Next of Kin plaque : Second Lieutenant R L Cummings, No. 5 Training Squadron, Australian Flying Corps

Places
Accession Number REL32614
Collection type Heraldry
Object type Heraldry
Physical description Bronze
Maker Royal Arsenal Woolwich
Place made United Kingdom: England, Greater London, London, Greenwich, Woolwich
Date made 1920s
Conflict First World War, 1914-1918
Description

Next of kin plaque showing Britannia and a lion together with the words 'HE DIED FOR FREEDOM AND HONOUR'. The name of the dead man 'ROY LYTTON CUMMINGS' is in relief within a raised rectangle.

History / Summary

Plaque commemorating the death of Flying Instructor Second Lieutenant Roy Lytton Cummings, Australian Flying Corps, 5 Squadron AFC, who was killed in a training accident on 28 August 1918, aged 24. A native of Franklin, Tasmania, Cummings enlisted on 19 November 1914 and after training was posted to the 3rd Field Ambulance.

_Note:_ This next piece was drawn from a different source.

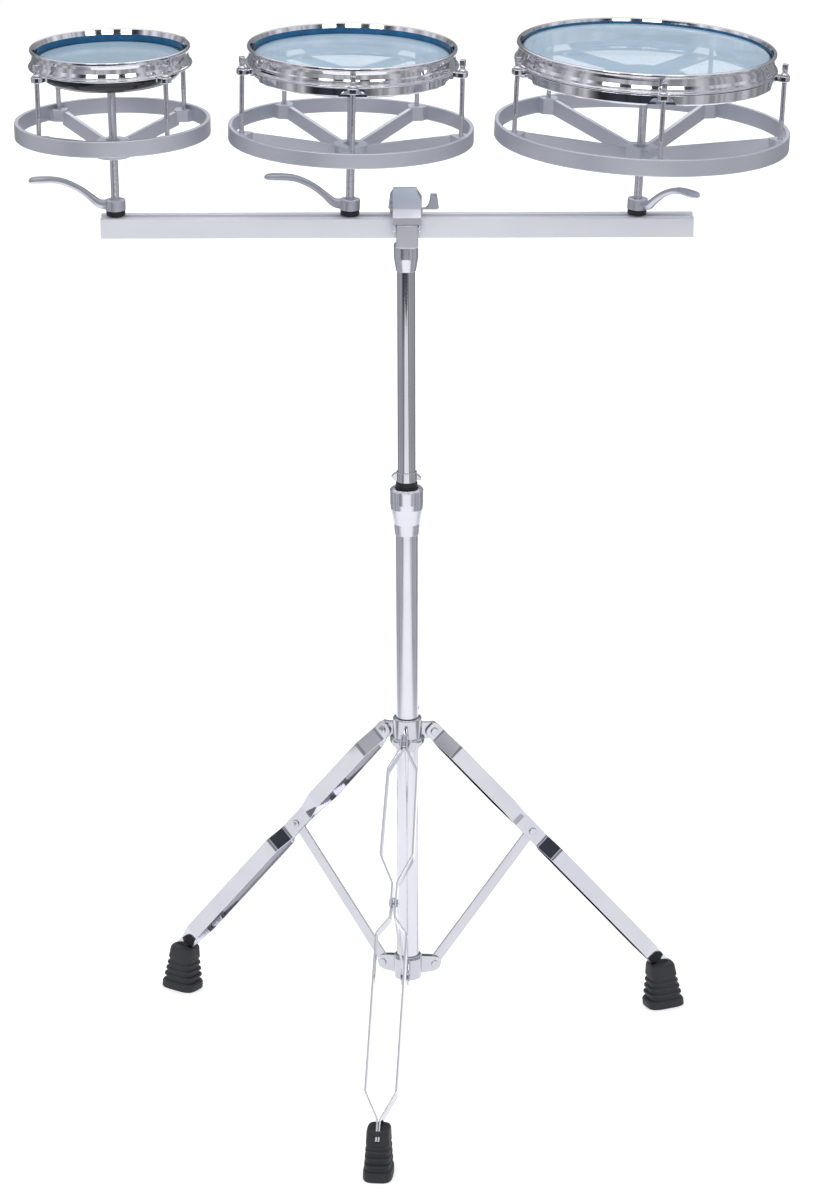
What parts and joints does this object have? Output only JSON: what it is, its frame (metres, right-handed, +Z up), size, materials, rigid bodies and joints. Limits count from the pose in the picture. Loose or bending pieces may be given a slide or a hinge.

He embarked for overseas service aboard HMAT A70 (Ballarat) on 9 September 1915 and saw a short period of service in the last month of the Gallipoli campaign. In January 1916, he successfully applied to be remustered as a Driver and saw service in France with No 4 Ammunition Sub Park at Rouen until July 1917, when he applied for a transfer to the Flying Corps and was accepted on 29 September 1917. Assigned to No 5 (Training) Squadron, Australian Flying Corps (based at Minchinhampton, Gloucestershire), in early 1918, Cummings quickly displayed an impressive flair for flying. Major Brown, commanding 5 Squadron AFC, wrote to Cummings’ father ‘he came to me as a pupil and did so well I had him made an instructor’. By May 1918, Cummings had passed his instructor’s course and was actively instructing at Minchinhampton. He wrote to his mother just eight days before his death that ‘it is certainly a great chance instructing over here as there are bound to be some pretty good jobs going after the war. Tomorrow is our fortnightly holiday and Alan Payne and I have arranged to fly down to Exeter, which ought to be a good trip.’ The same Alan Payne described the crash at 7:25 on the morning of 28 August to Roy’s father: ‘Roy and his pupil Lieutenant Scott were having a fly before breakfast around the aerodrome when a pupil from another Squadron flying by himself (Ernest Jefferys of No 6 (Training) Squadron, AFC, who had been ordered to practise turns), suddenly turned his machine upwards and crashed into Roy and Scott. The two machines were about 700 feet up when they collided and were partially locked together when they fell.’ All three men were killed instantly. Cummings was co-piloting an Avro 504K (serial 9282) when the accident occurred and like Scott and Jefferys, died of a fractured skull. All three airmen are buried at Leighterton cemetery.